In October, Fitch Ratings it was maintaining its negative rating watch on Reedy Creek’s million of outstanding ad valorem tax bonds and issuer default ratings.
However, Fitch said at the time that any re-ratification would most likely result in changes to Reedy Creek’s governance and administrative structure while preserving the operating and fiscal powers that underpin the creditworthiness of the outstanding debt. That could lead to rating stabilization and the remove of the credit from negative watch.
Fitch assigns AA-minus ratings to the RCID’s issuer default rating and ad valorem tax bonds and A ratings to the utilities revenue and refunding bonds, which are also on negative watch.
In April, S&P revised the outlook on Reedy Creek to developing from stable due to the uncertainty about the district’s fate. S&P also affirmed the AA-minus long-term and underlying ratings on its outstanding ad valorem bonds.
Moody’s Investors Service also revised its outlook on RCID to developing from stable in May and affirmed the Aa3 issuer and Aa3 limited tax GO ratings. Moody’s also affirmed the A1 rating on RCID’s combined utility enterprise’s utility revenue bonds.

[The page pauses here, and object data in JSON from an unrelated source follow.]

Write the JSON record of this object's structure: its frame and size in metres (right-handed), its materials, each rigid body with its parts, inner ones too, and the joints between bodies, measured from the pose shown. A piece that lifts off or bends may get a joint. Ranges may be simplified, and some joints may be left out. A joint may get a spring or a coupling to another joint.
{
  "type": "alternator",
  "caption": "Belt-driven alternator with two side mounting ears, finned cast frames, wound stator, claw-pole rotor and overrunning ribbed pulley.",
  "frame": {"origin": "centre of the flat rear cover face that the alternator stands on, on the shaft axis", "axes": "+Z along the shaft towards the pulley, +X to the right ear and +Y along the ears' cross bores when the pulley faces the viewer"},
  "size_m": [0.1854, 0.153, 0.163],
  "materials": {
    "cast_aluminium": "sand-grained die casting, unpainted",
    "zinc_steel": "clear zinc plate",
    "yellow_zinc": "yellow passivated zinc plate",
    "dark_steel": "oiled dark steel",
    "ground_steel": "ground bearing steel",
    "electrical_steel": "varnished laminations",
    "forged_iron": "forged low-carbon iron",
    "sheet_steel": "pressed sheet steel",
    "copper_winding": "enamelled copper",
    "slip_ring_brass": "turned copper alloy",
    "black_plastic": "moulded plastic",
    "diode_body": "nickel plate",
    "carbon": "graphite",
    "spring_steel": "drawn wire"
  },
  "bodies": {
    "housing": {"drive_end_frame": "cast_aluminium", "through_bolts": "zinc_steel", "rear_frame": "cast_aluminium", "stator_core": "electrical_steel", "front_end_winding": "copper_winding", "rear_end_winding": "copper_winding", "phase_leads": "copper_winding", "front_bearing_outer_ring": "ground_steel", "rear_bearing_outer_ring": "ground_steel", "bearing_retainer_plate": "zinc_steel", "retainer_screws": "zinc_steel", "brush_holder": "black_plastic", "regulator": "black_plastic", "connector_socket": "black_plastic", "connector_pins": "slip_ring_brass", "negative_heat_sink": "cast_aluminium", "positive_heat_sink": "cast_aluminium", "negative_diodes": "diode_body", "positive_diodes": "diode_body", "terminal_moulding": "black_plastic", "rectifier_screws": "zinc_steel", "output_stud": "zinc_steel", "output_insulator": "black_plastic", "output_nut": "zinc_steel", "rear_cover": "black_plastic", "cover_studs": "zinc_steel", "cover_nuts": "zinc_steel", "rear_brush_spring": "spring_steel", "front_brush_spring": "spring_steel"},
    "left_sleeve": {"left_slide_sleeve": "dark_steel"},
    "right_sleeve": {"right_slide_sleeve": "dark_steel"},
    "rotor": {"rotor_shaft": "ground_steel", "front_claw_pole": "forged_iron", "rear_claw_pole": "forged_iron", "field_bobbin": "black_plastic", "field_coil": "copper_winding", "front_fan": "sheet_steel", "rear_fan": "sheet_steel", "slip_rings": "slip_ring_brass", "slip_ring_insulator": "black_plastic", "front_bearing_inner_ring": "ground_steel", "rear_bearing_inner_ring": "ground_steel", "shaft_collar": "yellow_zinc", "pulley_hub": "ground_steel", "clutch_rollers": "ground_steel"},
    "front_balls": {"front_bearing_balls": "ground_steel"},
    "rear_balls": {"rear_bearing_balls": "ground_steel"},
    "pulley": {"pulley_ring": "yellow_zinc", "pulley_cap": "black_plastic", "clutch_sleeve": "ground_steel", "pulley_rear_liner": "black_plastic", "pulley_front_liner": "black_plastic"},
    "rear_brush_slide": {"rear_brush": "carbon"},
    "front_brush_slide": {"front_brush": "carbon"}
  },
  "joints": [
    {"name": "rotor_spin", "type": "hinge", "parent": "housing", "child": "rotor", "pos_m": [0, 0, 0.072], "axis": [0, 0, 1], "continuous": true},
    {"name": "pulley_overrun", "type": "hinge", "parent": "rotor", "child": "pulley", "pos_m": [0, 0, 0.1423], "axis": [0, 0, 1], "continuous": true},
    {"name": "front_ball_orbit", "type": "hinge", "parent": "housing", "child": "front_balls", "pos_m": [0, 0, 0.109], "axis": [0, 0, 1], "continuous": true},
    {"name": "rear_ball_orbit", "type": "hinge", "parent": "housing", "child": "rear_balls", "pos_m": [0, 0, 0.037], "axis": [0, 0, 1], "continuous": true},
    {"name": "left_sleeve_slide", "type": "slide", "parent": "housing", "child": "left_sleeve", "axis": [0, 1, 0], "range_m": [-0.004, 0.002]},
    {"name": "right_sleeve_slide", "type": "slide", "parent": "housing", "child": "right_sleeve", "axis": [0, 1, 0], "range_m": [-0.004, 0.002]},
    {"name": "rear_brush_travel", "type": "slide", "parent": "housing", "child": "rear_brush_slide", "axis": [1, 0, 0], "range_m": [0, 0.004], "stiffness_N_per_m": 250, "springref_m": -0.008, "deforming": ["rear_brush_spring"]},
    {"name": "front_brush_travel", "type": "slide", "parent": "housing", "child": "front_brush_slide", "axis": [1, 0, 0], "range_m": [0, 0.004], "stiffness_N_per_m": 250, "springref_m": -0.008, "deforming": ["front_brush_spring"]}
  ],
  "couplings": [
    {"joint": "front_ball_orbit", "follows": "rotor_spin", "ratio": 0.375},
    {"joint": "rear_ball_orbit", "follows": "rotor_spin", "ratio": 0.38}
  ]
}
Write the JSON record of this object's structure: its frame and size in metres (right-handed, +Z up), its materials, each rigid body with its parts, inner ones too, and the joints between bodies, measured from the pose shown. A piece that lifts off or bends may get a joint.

Disney stock had a rough ride in 2022, down more than 44% in a year in which the S&P 500 lost 19.44%, though Disney is up more than 25% since New Year’s Day, trading at $109.10 Monday morning.
Disney replaced CEO Bob Chapek in November with former CEO Bob Iger, 71, who had retired in 2020. The company will release its earnings report on Wednesday.
Separately, Florida lawmakers will take up several other matters likely to appeal to DeSantis’ base amid 2024 presidential campaign speculation, including measures targeting foreign migrants, asserting state control over election fraud prosecutions, and governing college athletes’ financial control of their names, images and likenesses.